Your message will not resonate with everyone.
Your job is to win over those in the “grey area”

If you’re performing in a rock band, or delivering a speech, or being interviewed for a job, you have to believe that deep-down what you are presenting is valuable and meaningful and important.


Here are the basic steps to preparation and rehearsal for a big speech or lecture:

Choose your big idea – What’s the big message you want to deliver to your audience? What’s the purpose behind your presentation? You need to have something you want to share with others before you can start building a presentation around it.

Make an outline – First make an outline of how you want to present your ideas. What’s your big idea? What small ideas do you need to present along the way to build up to your big idea? This can just be a rough outline, you’ll have plenty of opportunities to update later.

Write a rough script – Once you have an outline in place, write a rough script of the things you want to say about each idea. Try to keep in mind that you’ll eventually be reading these words out-loud, so it’s best to write similar to how you speak.

Table reading – Now that you have a script, you can practice reading it and seeing how it flows together. You can try reading it to yourself inside your head, though it also helps to read it aloud since that is eventually how the script will be performed on your big day.

Content mapping – In this phase of the rehearsal, you will be focusing on the flow and rhythm of your speech. What words do you want to emphasize? Where do you want to pause after making an important point? What ideas are worth repeating or saying twice? You can make small notes on your script (underlines, circles, text) to signify how you want to deliver the speech from a performance standpoint.
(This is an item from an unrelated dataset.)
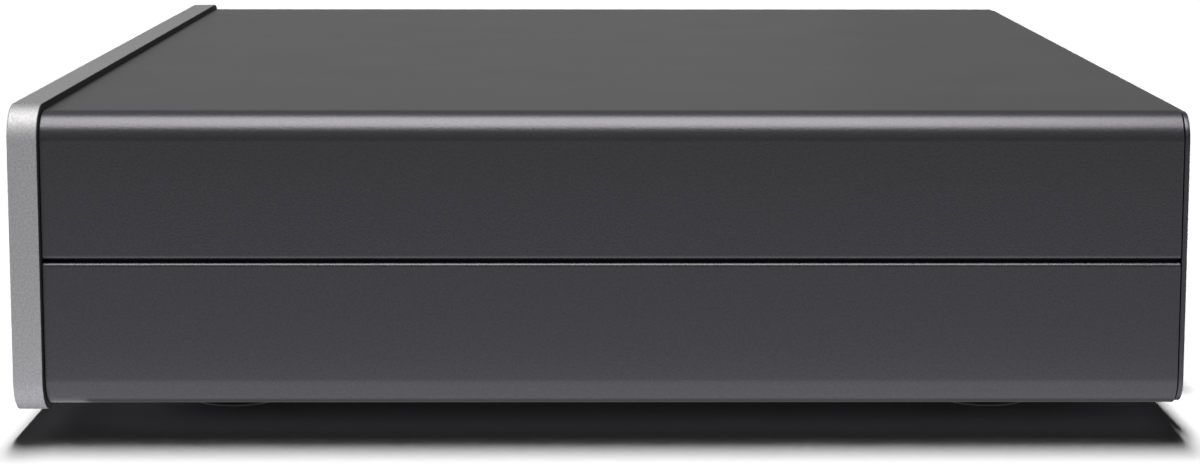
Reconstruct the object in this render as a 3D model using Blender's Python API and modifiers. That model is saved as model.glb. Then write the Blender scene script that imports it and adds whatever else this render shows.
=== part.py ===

Blocking – Blocking is your plan for how you will move during the speech or presentation. It includes how you will walk around the stage, make use of lighting and space within the venue, and how you present yourself through your posture, movement, and gestures. These are often neglected areas of presentations that people don’t think about, but they can have a powerful impact on how well your message is delivered to others.

Costumes, props, and media – If your presentation includes costumes, props, or technology (like a powerpoint presentation or speaker system), it’s important to go through these items in the rehearsal phase so that you aren’t caught off-guard during your presentation. Have a good working knowledge of the props and technology you’ll be using, and make sure you double-check everything is working before you get on stage. This also includes what you plan to wear during the event. Don’t wait last minute to try on that new suit or dress.

Practice improvisation – Once you have a lot of the basic essentials figured out for your performance, it can help to rehearse while also leaving room for improvisation. Improvisation during rehearsal can be a great way to find new material to add or take out in a performance. Maybe while rehearsing your performance, you think of a joke or story you can add that will add an extra punch to your message. Discovering this new material through improvisation can be a great addition to your performance’s script.

Invited rehearsals – Now that you are prepared to deliver your presentation, try a couple rehearsals around friends, family, or coworkers and see if they can give you any feedback. At this point, you probably won’t be making any major changes to your presentation, but you might get valuable feedback from others that you can incorporate into your presentation. Maybe someone notices you aren’t making enough eye contact with the crowd, or you tend to keep scratching your head during performances. Having an outside perspective during the rehearsal phase can often make you aware of little changes that you would’ve never caught on your own.

Open rehearsals – Open rehearsals are rehearsal performances that are open to the public. Many performers, bands, and stand-up comics will “test their material” in front of a small live audience before they deliver a big event. For example, I know comedians like Louis C.K. and Aziz Ansari will often do open mic nights at bars or clubs to test out new material before doing a new HBO special or big tour around the country. The feedback you get from live audiences can also be a powerful way to shape your performances in the future.
By acting “as if,” you give yourself permission to be something other than what you typically think of yourself as. This can have a huge impact on your ability to be the best performer you can be.